The journey to school–from the yard to the curve in the path–takes almost a full chapter. We experience the walk almost in slow motion.

In the following chapter, which takes place the next morning, Wolk reinforces the journey in a compressed sentence:

“When my brothers ran off ahead of me the next morning, I ran too and kept them close to me–and me close to them–up the lane and down the other side of the hill, across the fields, toward Wolf Hollow.”

A few lines later they reach the path to Wolf Hollow, and on the following page, they finish their journey: “At the first turn in the path I ushered them ahead and off they ran, and so did I, all the way down the hill and into the schoolhouse.”

From a narrative perspective, the expanded and compressed journeys make sense because Annabelle’s confrontation with Betty takes place in between. On the first day, Annabelle can be slow and take in her surroundings because she has nothing to fear. But the slow-fast descriptions doto double duty as they reinforce the spatial map of the setting.

Action: Vary the pace of your spatial settings. Repeat the spatial relationships to reinforce them.


Wolk uses more metaphors in her narrative, but they are always carefully placed, never gratuitous. In the first five chapters, Wolk uses only one striking metaphor in establishing the setting.
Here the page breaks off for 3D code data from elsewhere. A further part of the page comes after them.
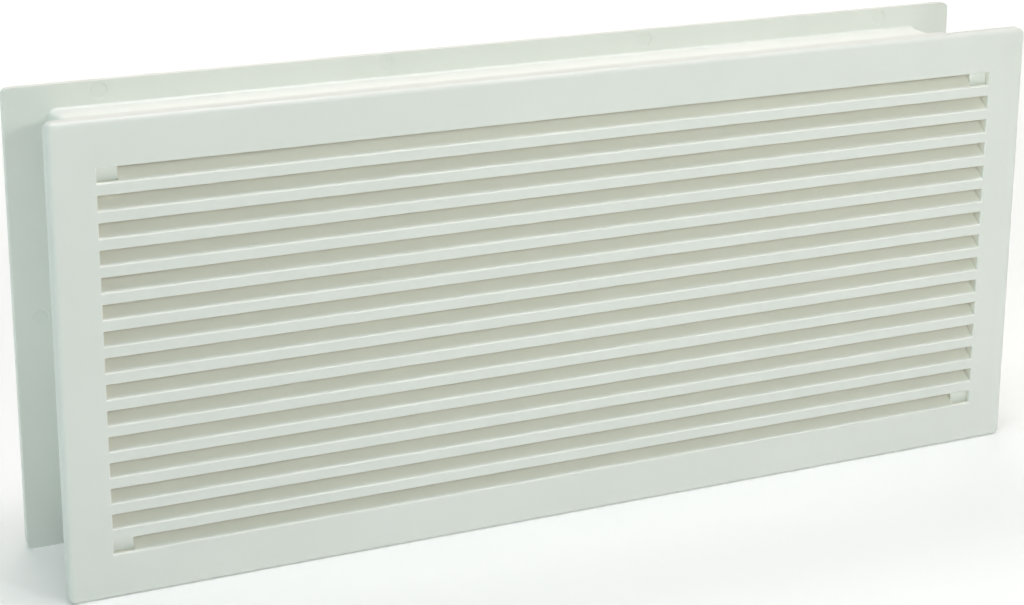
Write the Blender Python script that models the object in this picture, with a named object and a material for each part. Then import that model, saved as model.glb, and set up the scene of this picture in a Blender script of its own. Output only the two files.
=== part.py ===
"""Two-part louvred door ventilation grille, moulded in white plastic.

A front half and a rear half sit on the two faces of a door leaf. Each is one moulding: a flange,
a field of sloping louvre blades, a sleeve that lines the cut-out in the door and four screw posts.
The rear sleeve slides inside the front one, so the pair suits doors of different thickness, and
four screws driven from the rear hold the halves together.

Frame: metres, X across the grille, the front faces -Y, Z up, origin at the bottom centre.
"""

import math

import bmesh
import bpy
from mathutils import Matrix

# Flanges, as seen on the room side of each half.
FLANGE_WIDTH = 0.450
FLANGE_HEIGHT = 0.197
FLANGE_THICKNESS = 0.0055
FLANGE_CORNER_RADIUS = 0.0030
FLANGE_EDGE_RADIUS = 0.0020

# Clear space between the flanges: as built, and the thinnest door leaf that fits.
DOOR_SPACE = 0.0568
THINNEST_DOOR = 0.0410

# Louvre field: openings, and the blades that rise inwards behind them.
OPENING_COUNT = 15
OPENING_PITCH = 0.01095
OPENING_HEIGHT = 0.0060
SIDE_BAR = 0.0185
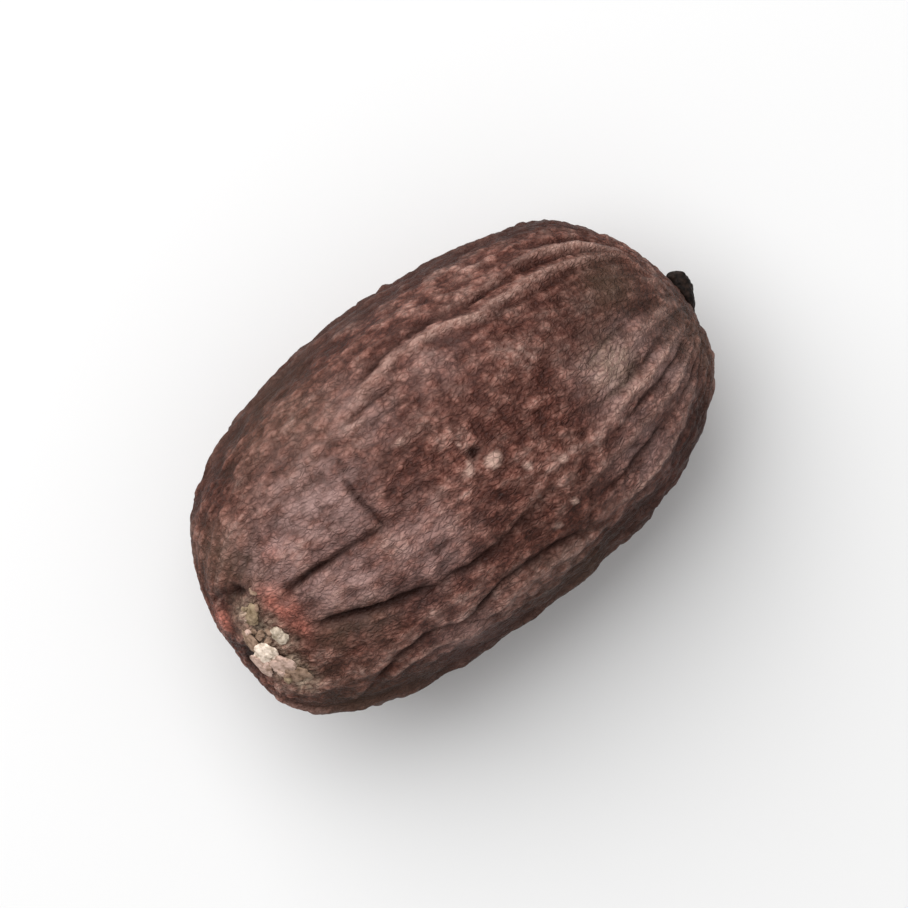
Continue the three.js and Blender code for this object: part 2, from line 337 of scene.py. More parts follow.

“I looked for him as I walked home that day, scanning the field that wrapped itself around the long, low hill like a nubby shawl.”

In this moment, Annabelle is pausing to search the landscape for Toby, and in that breath, there is time for a metaphor. Because the overall map has been established, we know where Annabelle is in space, and Wolk’s description can go deeper.

Action: Include a well-placed metaphor when there is space in the narrative. Cut metaphors that slow down the action of the story.

Description for Key Places

Wolk saves pure description for one key place in the first five chapters: Cobb Hollow. In Chapter 3, Annabelle tells of Toby’s living arrangements.

“We’d heard that Toby was squatting in an old smokehouse in Cobb Hollow down below the Glengarry place, along where we grew potatoes and corn. Nobody owned that smokehouse anymore, not since Silas Cobb had died and his old house burned up from a lightning strike. The smokehouse was set back away from the burned-out foundation of the house, mostly hidden in the trees and brush that had grown up around it. It was a snug little place made of stone and wood with a metal roof. . . . Except for the smell of meat and smoke that was still strong inside, it seemed a nice enough place for a man like Toby to live. And the old well at the nearby Cobb place–though nothing more now than a hole in the earth, like the Cobb house itself–still meant water worth drinking when the nearby crick froze up.”

The description positions the smokehouse in the established landscape, and gives a straight-ahead description of the smokehouse and surrounding area, establishing why it would be a decent place for Toby to live.

So why does Wolk call out this place with static description? Because the climactic moments of the novel take place here. Wolk draws special attention to this place in one context (Toby’s living environment) and will return to it again in another (the climax of the story).

Action: Save straightforward descriptions for key places, especially where the climax of the story is set.

In a few words, placed carefully, Wolk establishes a clear and vibrant world for her characters to inhabit. As you consider setting, be able to write a straightforward description of your setting, but in doling out information to readers, use Wolk’s techniques to keep the story moving while awakening the world in your readers’ imaginations.


  1. LA Biscay says:

    Excellent two posts! Love the technique of sneaking in Setting as part of the narrative. (Nice touch with the map!!)